» Source excerpt:
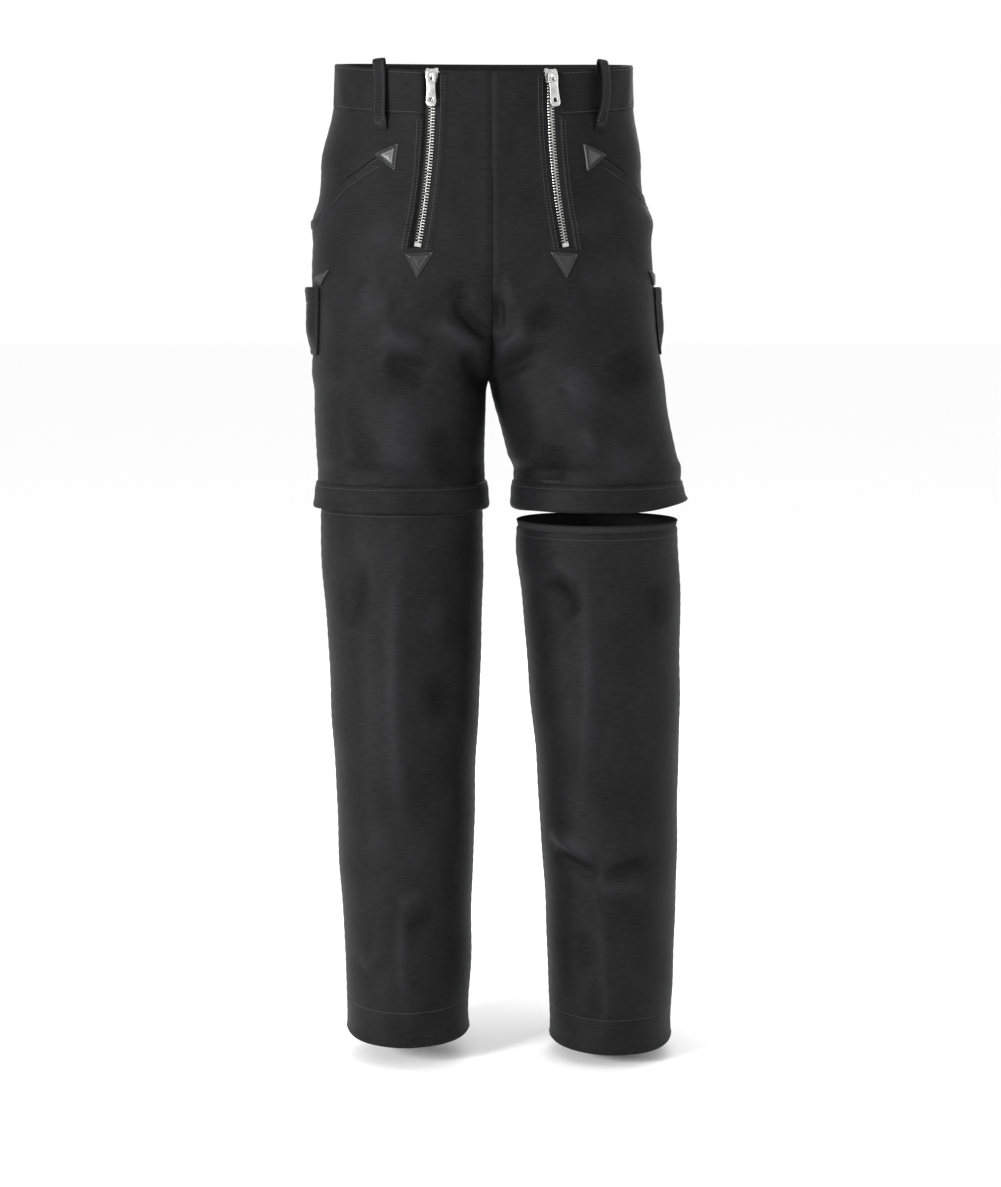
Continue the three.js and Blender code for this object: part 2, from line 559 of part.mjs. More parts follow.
// Slider of a leg zip and its pull, in a frame with +X out of the leg and +Z up.
function legSlider(side, frame) {
  const turn = new THREE.Group();
  turn.rotation.z = THREE.MathUtils.degToRad(side === 'left' ? LEG_SLIDER_ANGLE : 180 - LEG_SLIDER_ANGLE);
  frame.add(turn);
  const half = LEG_SLIDER_HALF;
  const outerFace = RING_RADIUS + 3;
  const plate = 1.1;
  const outer = block(outerFace - plate, outerFace, -half, half, -half, half);
  const inner = block(RING_RADIUS - 3, RING_RADIUS - 3 + plate, -half, half, -half, half);
  const post = block(RING_RADIUS - 2.2, RING_RADIUS + 2.2, half - 3, half - 1, -RING_GAP / 2, RING_GAP / 2);
  const bail = block(outerFace - 0.1, outerFace + 1.9, -1.2, 1.2, -0.2, 4.2);
  const eye = block(outerFace + 0.2, outerFace + 1.3, -2, 2, 0.6, 3.4);
  piece(`leg_zip_slider_${side}`, cut(join(outer, inner, post, bail), eye), metal, turn);
  const hinge = new THREE.Group();
  hinge.position.set(outerFace + 0.75, 0, 2);
  turn.add(hinge);
  const bar = 0.4;
  const tab = block(-0.35, 0.35, -3.4, 3.4, -LEG_PULL_LENGTH, bar);
  const slot = block(-1, 1, -1.7, 1.7, -4, -bar);
  piece(`leg_zip_pull_${side}`, cut(tab, slot), metal, hinge);
}

function lowerPanel(side, face, top, bottom, rows, outside, inside) {
  const shift = (point) => seamShift(side, face, point);
  return sheet(FACETS, rows, (u, v, layer) => {
    const t = Math.max(0, (v * rows - 1) / (rows - 1));
    const z = v > 0 ? (top - ROUND_HEIGHT - 4) * (1 - t) + bottom * t : top;
    const form = stationAt(lowerStations[side], z);
    return shift(pointOn(side, form, Math.PI * (1 - u), face, layer ? inside : outside, z));
  });
}

function buildLowerLeg(side) {
  const leg = new THREE.Group();
  leg.position.z = -DROP[side];
  garment.add(leg);
  const hem = LOWER_TOP - LOWER_LEG_LENGTH;
  for (const face of ['front', 'back']) {
    piece(`lower_leg_${face}_${side}`, lowerPanel(side, face, LOWER_TOP, hem, 8, 0, -CLOTH), cloth, leg);
  }
  const sag = HEM_HALF_DEPTH * (1 - Math.cos(Math.PI / FACETS / 2));
  const outside = -CLOTH - FIT - sag;
  const band = sheet(FACETS * 2, 2, (u, v, layer) => {
    const z = hem + 1 + HEM_BAND_HEIGHT * (1 - v);
    const form = stationAt(lowerStations[side], z);
    const angle = Math.PI * 2 * u;
    const face = angle < Math.PI ? 'front' : 'back';
    return pointOn(side, form, angle < Math.PI ? angle : 2 * Math.PI - angle, face,
      layer ? outside - 1.5 : outside, z);
  }, true);
  piece(`hem_band_${side}`, band, cloth, leg);
  const frame = new THREE.Group();
  frame.position.set(sideSign[side] * STANCE[side], 0, ZIP_LINE_Z);
  leg.add(frame);
  lowerRingTape(side, frame);
}

function buildLegZip(side) {
  const frame = legFrame(side);
  upperRingTape(side, frame);
  hemFlap(side, frame);
  legSlider(side, frame);
}

// ---------- pockets ----------
const plateau = (t, edge) => {
  const s = Math.min(1, t / edge, (1 - t) / edge);
  return s * s * (3 - 2 * s);
};

// A sweep is the angle from the side seam, negative in front of it and positive behind.
const sweepPoint = (side, sweep, offset, z) => pointOn(side, stationAt(upperStations[side], z),
  Math.abs(sweep), sweep < 0 ? 'front' : 'back', offset, z);

function sweepAt(side, face, x, z) {
  const form = stationAt(upperStations[side], z);
  const angle = Math.acos(signedPower(Math.min(1, (x - form.middle) / form.half), form.power / 2));
  return face === 'front' ? -angle : angle;
}

// A pouch that lies against the panels at its edges and stands off by its room in the middle.
// layout is 1 for a patch pocket outside the panel, open at the top, and -1 for a bag inside it.
function pouch(side, { layout, top, bottom, from, to, columns, rows, room, wall }) {
  return sheet(columns, rows, (u, v, layer) => {
    const z = top + (bottom - top) * v;
    const sweep = from(z) + (to(z) - from(z)) * u;
    const lift = room * plateau(u, 0.2) * (layout > 0 ? plateau(0.5 + v / 2, 0.22) : plateau(v, 0.15));
    const seat = layout > 0 ? FIT * 2 : CLOTH + FIT + 0.75;
    return sweepPoint(side, sweep, layout * (seat + lift + (layer ? 0 : wall)), z);
  });
}

function buildPockets(side) {
  const degrees = THREE.MathUtils.degToRad;
  piece(`hip_pocket_bag_${side}`, pouch(side, { layout: -1, top: HIP_BAG.top, bottom: HIP_BAG.bottom,
    from: (z) => sweepAt(side, 'front', HIP_BAG.inner, z), to: () => degrees(HIP_BAG.outerSweep), columns: 7,
    rows: 7, room: POUCH, wall: 1 }), tapeCloth);
  piece(`thigh_pocket_${side}`, pouch(side, { layout: 1, top: THIGH_POCKET_TOP,
    bottom: THIGH_POCKET_TOP - THIGH_POCKET_HEIGHT, from: () => degrees(THIGH_POCKET_SWEEP[0]),
    to: () => degrees(THIGH_POCKET_SWEEP[1]),
    columns: 8, rows: 5, room: POUCH - 2, wall: CLOTH }), cloth);
  piece(`back_pocket_${side}`, pouch(side, { layout: 1, top: BACK_POCKET_TOP,
    bottom: BACK_POCKET_TOP - BACK_POCKET_HEIGHT, from: (z) => sweepAt(side, 'back', BACK_POCKET_SPAN[0], z),
    to: (z) => sweepAt(side, 'back', BACK_POCKET_SPAN[1], z), columns: 8, rows: 6, room: POUCH,
    wall: CLOTH }), cloth);
}

// ---------- belt loops and leather ----------
// A frame on the surface: origin at the point, +Z out of the cloth, +Y as near up as it goes.
function surfaceFrame(side, face, x, z, offset, reach) {
  const at = (dx, dz) => upperAt(side, face, x + dx, z + dz, offset);
  const across = at(-6, 0).sub(at(6, 0));
  const up = at(0, reach).sub(at(0, -reach));
  const normal = across.cross(up).normalize();
  if (normal.y * (face === 'front' ? -1 : 1) < 0) normal.negate();
  const right = up.clone().cross(normal).normalize();
  const frame = new THREE.Group();
  frame.position.copy(at(0, 0));
  const turn = new THREE.Matrix4().makeBasis(right, normal.clone().cross(right), normal);
  frame.quaternion.setFromRotationMatrix(turn);
  garment.add(frame);
  return frame;
}

// A strap folded over at the top, sewn down at both ends: outline in (out of the cloth, height).
function beltLoop(name, side, face, x) {
  const middle = (LOOP_TOP + LOOP_BOTTOM) / 2;
  const half = (LOOP_TOP - LOOP_BOTTOM) / 2;
  const frame = surfaceFrame(side, face, x, middle, 0.6, half);
  const near = face === 'front' ? 1.3 : 2.4;
  const out = near + LOOP_GAP + LOOP_THICKNESS;
  const outline = [
    [near, half], [out - 2, half], [out, half - 2], [out, -half + 6], [out - 3, -half], [near, -half],
    [near, -half + 5], [near + LOOP_THICKNESS, -half + 6], [out - LOOP_THICKNESS, -half + 8],
    [out - LOOP_THICKNESS, half - LOOP_THICKNESS - 1], [near + LOOP_THICKNESS, half - LOOP_THICKNESS],
    [near + LOOP_THICKNESS, half - 18], [near, half - 18]];
  const strap = raised(outline, -LOOP_WIDTH / 2, LOOP_WIDTH / 2).rotateX(Math.PI / 2).rotateZ(Math.PI / 2);
  const stand = strap.applyMatrix4(new THREE.Matrix4().makeBasis(
    new THREE.Vector3(1, 0, 0), new THREE.Vector3(0, 0, 1), new THREE.Vector3(0, -1, 0)));
  piece(name, stand, cloth, frame);
}

// A leather triangle that follows the cloth. corners: three [sweep, z], with the last one blunt.
function leatherPatch(name, side, [a, b, c], seat = FIT) {
  const tip = 0.94;
  piece(name, sheet(4, 3, (u, v, layer) => {
    const blend = (k) => (a[k] * (1 - u) + b[k] * u) * (1 - v * tip) + c[k] * v * tip;
    return sweepPoint(side, blend(0), seat + (layer ? 0 : LEATHER), blend(1));
  }), leather);
}

function buildSmallPieces(side) {
  beltLoop(`belt_loop_front_${side}`, side, 'front', LOOP_PLACE.front);
  beltLoop(`belt_loop_rear_${side}`, side, 'back', LOOP_PLACE.back);
  const at = (face, corners) => corners.map(([x, z]) => [sweepAt(side, face, x, z), z]);
  leatherPatch(`hip_pocket_patch_${side}`, side, at('front', HIP_PATCH));
  leatherPatch(`fly_end_patch_${side}`, side, at('front', FLY_END_PATCH.map(([x, z]) => [FLY_INSET + x, z])));
  leatherPatch(`back_pocket_patch_${side}`, side, at('back', BACK_POCKET_PATCH));
  leatherPatch(`thigh_pocket_patch_${side}`, side, THIGH_POCKET_PATCH.map(([sweep, rise]) => [
    THREE.MathUtils.degToRad(sweep), THIGH_POCKET_TOP + rise]), FIT * 3);
}

for (const side of ['right', 'left']) {
  buildPanels(side);
  buildFlyZip(side);
  buildPockets(side);
  buildSmallPieces(side);
  buildLegZip(side);
  buildLowerLeg(side);
}
beltLoop('belt_loop_centre_back', 'left', 'back', 0);

export default garment;
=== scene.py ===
"""Guild work trousers with zip-off legs: builds the cloth, zips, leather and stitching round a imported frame.

Lengths in the functions are millimetres and are turned to metres when a mesh is made. X runs to the
wearer's left, the front faces -Y and Z is up. Side is -1 for the wearer's right and +1 for the left.
"around" is the angle about a leg from the side seam, negative in front and positive behind.
"""
import json
import math

import bmesh
import bpy
import numpy as np
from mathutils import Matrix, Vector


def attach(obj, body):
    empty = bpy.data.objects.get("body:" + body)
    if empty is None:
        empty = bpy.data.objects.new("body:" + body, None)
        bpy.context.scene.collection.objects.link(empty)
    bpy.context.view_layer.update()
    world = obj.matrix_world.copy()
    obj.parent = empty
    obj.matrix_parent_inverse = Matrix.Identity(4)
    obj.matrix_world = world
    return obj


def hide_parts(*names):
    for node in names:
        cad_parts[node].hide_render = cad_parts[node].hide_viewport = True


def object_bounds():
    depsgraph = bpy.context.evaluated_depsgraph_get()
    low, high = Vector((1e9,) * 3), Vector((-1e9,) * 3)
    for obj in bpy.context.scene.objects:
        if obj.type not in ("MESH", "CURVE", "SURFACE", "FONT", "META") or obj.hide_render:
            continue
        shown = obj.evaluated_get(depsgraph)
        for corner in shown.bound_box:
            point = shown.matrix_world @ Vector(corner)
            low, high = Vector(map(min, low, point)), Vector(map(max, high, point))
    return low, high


bl_info = {
    "name": "Zip-off guild trousers",
    "version": (1, 0, 0),
    "blender": (4, 5, 0),
    "location": "View3D > Sidebar > Trousers",
    "description": "Builds a pair of zip-off work trousers with metal front zips and leather corners",
    "category": "Object",
}

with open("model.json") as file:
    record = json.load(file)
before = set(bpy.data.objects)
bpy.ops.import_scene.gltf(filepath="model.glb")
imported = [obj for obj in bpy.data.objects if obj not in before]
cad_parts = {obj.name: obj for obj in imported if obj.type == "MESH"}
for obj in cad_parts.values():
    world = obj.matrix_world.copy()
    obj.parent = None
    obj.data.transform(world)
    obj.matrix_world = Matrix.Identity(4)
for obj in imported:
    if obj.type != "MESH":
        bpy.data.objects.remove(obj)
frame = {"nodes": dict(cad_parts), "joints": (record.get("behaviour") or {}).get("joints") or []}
CAD_BOX = [list(corner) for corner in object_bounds()]
JOINTS = {joint["name"]: joint for joint in frame["joints"]}
SIDES = {"right": -1, "left": 1}
MM = 0.001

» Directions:
Using the data above, reproduce exactly the lines from the line that contains "for (const side" through the line that contains "a imported frame.", including both.

» Response to this task:
for (const side of ['right', 'left']) {
  buildPanels(side);
  buildFlyZip(side);
  buildPockets(side);
  buildSmallPieces(side);
  buildLegZip(side);
  buildLowerLeg(side);
}
beltLoop('belt_loop_centre_back', 'left', 'back', 0);

export default garment;
=== scene.py ===
"""Guild work trousers with zip-off legs: builds the cloth, zips, leather and stitching round a imported frame.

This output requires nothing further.